▶ **Brief**
Give back exactly the lines from the start of the listing to the line containing "return 1.75 +", inclusive, and nothing beyond them.

* START Raw data *

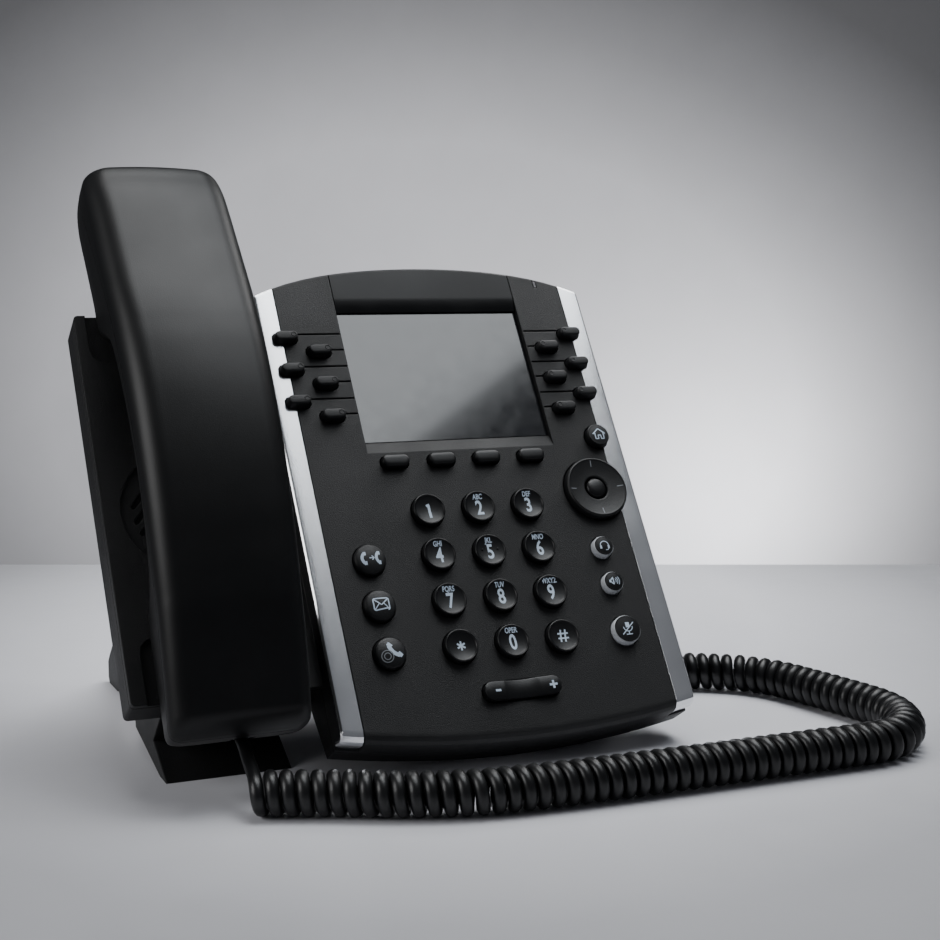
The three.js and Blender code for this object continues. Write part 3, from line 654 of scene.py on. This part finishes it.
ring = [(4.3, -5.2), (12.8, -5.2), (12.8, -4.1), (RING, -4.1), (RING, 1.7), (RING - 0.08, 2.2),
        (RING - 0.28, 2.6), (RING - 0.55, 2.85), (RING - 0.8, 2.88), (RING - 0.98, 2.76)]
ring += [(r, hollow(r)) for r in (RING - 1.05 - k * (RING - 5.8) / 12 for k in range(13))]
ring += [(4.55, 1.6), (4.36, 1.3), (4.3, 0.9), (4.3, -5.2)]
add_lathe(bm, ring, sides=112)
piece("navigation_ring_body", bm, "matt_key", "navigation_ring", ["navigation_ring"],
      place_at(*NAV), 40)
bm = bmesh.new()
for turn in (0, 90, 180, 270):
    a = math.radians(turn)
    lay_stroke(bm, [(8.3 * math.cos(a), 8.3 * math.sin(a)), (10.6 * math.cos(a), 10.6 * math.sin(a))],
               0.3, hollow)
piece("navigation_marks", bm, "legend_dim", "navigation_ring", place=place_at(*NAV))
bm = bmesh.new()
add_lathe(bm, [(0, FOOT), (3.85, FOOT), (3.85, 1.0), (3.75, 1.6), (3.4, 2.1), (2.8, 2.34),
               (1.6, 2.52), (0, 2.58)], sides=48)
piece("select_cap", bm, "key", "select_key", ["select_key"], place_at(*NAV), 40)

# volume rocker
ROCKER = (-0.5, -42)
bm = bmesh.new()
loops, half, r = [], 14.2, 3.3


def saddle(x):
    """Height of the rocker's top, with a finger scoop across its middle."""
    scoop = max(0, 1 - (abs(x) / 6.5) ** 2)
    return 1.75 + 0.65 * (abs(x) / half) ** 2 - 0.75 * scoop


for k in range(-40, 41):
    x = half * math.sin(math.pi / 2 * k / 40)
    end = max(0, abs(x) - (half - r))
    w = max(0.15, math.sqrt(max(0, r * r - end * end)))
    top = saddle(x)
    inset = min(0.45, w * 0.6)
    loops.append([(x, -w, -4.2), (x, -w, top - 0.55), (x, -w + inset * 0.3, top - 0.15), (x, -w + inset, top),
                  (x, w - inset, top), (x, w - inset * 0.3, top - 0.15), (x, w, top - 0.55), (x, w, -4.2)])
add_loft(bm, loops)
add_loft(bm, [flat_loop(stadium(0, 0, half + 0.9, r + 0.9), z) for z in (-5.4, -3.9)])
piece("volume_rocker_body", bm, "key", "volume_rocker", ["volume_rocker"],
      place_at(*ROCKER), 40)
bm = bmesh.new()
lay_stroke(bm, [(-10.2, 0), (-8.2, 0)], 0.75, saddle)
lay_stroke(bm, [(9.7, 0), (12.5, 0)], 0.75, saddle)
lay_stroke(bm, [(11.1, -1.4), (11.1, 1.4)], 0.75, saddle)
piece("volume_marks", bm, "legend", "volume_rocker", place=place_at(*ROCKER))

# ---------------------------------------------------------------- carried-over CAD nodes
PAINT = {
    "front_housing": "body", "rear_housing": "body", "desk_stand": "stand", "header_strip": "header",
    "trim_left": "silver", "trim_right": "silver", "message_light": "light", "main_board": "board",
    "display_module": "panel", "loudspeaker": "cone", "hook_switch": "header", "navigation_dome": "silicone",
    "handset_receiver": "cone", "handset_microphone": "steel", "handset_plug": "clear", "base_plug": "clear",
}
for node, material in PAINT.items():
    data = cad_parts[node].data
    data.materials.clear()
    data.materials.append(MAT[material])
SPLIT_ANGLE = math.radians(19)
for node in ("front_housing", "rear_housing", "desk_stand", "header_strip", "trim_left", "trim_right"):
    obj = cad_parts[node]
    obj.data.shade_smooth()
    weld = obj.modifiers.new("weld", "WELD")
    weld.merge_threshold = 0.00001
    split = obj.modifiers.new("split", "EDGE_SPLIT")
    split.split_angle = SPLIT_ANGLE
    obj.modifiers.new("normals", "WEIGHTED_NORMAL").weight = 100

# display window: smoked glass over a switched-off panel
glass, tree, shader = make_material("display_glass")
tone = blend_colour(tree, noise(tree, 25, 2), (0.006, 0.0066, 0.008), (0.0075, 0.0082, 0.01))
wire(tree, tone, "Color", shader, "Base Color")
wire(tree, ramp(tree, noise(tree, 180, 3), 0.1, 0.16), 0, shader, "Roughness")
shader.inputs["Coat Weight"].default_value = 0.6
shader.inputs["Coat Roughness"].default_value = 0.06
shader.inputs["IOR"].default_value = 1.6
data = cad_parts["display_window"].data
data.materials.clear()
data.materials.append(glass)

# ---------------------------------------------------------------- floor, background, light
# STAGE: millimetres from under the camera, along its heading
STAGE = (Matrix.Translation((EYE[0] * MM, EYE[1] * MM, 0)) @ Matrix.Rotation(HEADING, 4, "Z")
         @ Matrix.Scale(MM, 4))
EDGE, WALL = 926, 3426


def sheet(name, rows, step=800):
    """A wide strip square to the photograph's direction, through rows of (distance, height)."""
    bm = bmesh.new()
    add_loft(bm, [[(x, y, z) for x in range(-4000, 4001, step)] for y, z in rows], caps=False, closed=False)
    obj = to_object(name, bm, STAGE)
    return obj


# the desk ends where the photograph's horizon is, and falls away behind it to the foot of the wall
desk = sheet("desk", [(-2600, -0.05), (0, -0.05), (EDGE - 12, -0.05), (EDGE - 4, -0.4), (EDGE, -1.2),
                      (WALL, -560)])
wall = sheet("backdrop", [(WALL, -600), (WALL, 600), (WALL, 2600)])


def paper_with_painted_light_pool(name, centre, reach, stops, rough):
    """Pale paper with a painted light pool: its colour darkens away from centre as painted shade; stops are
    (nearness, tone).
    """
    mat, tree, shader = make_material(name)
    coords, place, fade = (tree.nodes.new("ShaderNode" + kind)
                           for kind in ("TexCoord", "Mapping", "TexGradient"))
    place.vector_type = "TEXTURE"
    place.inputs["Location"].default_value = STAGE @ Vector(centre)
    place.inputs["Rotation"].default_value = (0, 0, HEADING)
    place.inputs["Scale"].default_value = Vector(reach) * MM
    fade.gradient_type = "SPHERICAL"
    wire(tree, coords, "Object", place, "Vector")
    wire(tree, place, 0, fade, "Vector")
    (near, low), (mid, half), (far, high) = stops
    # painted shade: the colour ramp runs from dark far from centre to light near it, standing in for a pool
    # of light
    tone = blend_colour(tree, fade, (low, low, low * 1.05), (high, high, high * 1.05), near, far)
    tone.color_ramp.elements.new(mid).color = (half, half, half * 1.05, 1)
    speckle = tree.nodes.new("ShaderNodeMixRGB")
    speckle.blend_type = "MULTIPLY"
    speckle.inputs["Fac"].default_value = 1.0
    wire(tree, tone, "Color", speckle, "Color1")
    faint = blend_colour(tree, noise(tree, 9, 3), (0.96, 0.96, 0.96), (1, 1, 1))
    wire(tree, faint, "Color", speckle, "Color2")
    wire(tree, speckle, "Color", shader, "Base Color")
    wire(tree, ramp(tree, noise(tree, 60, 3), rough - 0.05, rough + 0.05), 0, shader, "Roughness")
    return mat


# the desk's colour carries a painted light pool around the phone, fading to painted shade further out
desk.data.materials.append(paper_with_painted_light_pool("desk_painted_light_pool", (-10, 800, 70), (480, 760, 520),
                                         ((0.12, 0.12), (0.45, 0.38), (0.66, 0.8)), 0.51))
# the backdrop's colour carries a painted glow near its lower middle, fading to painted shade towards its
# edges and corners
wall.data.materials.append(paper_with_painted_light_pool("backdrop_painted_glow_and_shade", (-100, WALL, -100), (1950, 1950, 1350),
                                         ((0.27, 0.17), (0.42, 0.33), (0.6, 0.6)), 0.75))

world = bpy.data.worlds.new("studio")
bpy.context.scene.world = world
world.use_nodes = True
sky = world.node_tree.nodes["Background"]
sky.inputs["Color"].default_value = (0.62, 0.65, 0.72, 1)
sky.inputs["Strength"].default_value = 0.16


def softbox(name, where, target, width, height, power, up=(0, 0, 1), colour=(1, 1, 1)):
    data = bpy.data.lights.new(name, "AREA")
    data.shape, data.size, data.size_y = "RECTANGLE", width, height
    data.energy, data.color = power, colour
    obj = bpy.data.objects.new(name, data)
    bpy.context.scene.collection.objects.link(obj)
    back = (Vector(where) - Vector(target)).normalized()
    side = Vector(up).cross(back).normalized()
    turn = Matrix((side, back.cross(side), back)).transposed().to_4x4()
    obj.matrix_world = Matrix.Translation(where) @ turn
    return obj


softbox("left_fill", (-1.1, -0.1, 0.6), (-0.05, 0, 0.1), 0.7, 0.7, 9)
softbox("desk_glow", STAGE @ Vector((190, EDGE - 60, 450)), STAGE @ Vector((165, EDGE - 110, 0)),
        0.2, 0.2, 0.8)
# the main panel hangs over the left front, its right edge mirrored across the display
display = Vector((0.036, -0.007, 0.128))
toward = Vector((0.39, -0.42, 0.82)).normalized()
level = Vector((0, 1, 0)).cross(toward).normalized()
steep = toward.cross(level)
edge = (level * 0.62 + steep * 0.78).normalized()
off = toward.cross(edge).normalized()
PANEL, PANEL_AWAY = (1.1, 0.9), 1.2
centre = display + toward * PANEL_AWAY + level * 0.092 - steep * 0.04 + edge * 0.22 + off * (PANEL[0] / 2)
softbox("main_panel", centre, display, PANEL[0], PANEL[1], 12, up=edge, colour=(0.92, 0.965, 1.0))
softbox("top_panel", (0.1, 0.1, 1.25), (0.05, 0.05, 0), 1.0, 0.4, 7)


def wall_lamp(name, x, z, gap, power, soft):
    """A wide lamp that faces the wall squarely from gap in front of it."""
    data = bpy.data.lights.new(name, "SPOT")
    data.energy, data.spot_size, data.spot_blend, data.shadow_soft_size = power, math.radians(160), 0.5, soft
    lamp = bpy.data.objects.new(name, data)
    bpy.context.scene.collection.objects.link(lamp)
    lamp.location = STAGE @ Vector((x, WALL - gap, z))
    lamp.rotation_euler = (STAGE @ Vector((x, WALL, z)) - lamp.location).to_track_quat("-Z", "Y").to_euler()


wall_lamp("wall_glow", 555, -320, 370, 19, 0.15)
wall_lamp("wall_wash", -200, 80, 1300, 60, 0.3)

* END Raw data *

▶ **Response to the exercise**
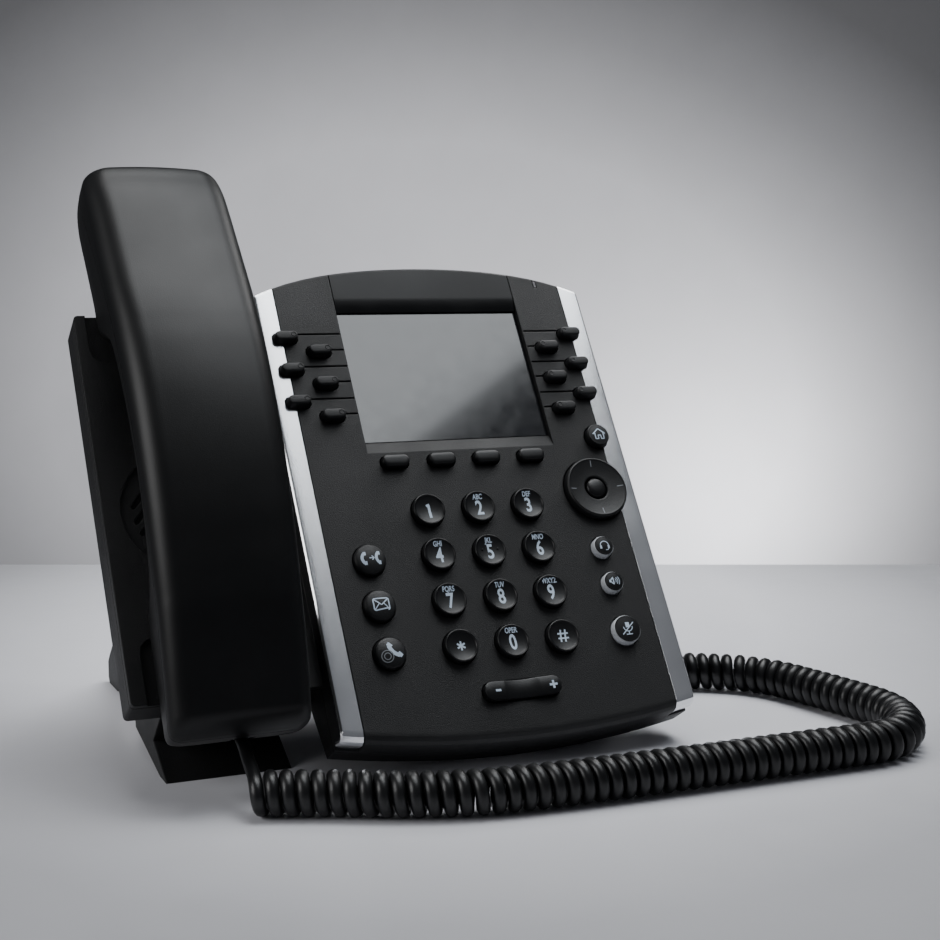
The three.js and Blender code for this object continues. Write part 3, from line 654 of scene.py on. This part finishes it.
ring = [(4.3, -5.2), (12.8, -5.2), (12.8, -4.1), (RING, -4.1), (RING, 1.7), (RING - 0.08, 2.2),
        (RING - 0.28, 2.6), (RING - 0.55, 2.85), (RING - 0.8, 2.88), (RING - 0.98, 2.76)]
ring += [(r, hollow(r)) for r in (RING - 1.05 - k * (RING - 5.8) / 12 for k in range(13))]
ring += [(4.55, 1.6), (4.36, 1.3), (4.3, 0.9), (4.3, -5.2)]
add_lathe(bm, ring, sides=112)
piece("navigation_ring_body", bm, "matt_key", "navigation_ring", ["navigation_ring"],
      place_at(*NAV), 40)
bm = bmesh.new()
for turn in (0, 90, 180, 270):
    a = math.radians(turn)
    lay_stroke(bm, [(8.3 * math.cos(a), 8.3 * math.sin(a)), (10.6 * math.cos(a), 10.6 * math.sin(a))],
               0.3, hollow)
piece("navigation_marks", bm, "legend_dim", "navigation_ring", place=place_at(*NAV))
bm = bmesh.new()
add_lathe(bm, [(0, FOOT), (3.85, FOOT), (3.85, 1.0), (3.75, 1.6), (3.4, 2.1), (2.8, 2.34),
               (1.6, 2.52), (0, 2.58)], sides=48)
piece("select_cap", bm, "key", "select_key", ["select_key"], place_at(*NAV), 40)

# volume rocker
ROCKER = (-0.5, -42)
bm = bmesh.new()
loops, half, r = [], 14.2, 3.3


def saddle(x):
    """Height of the rocker's top, with a finger scoop across its middle."""
    scoop = max(0, 1 - (abs(x) / 6.5) ** 2)
    return 1.75 + 0.65 * (abs(x) / half) ** 2 - 0.75 * scoop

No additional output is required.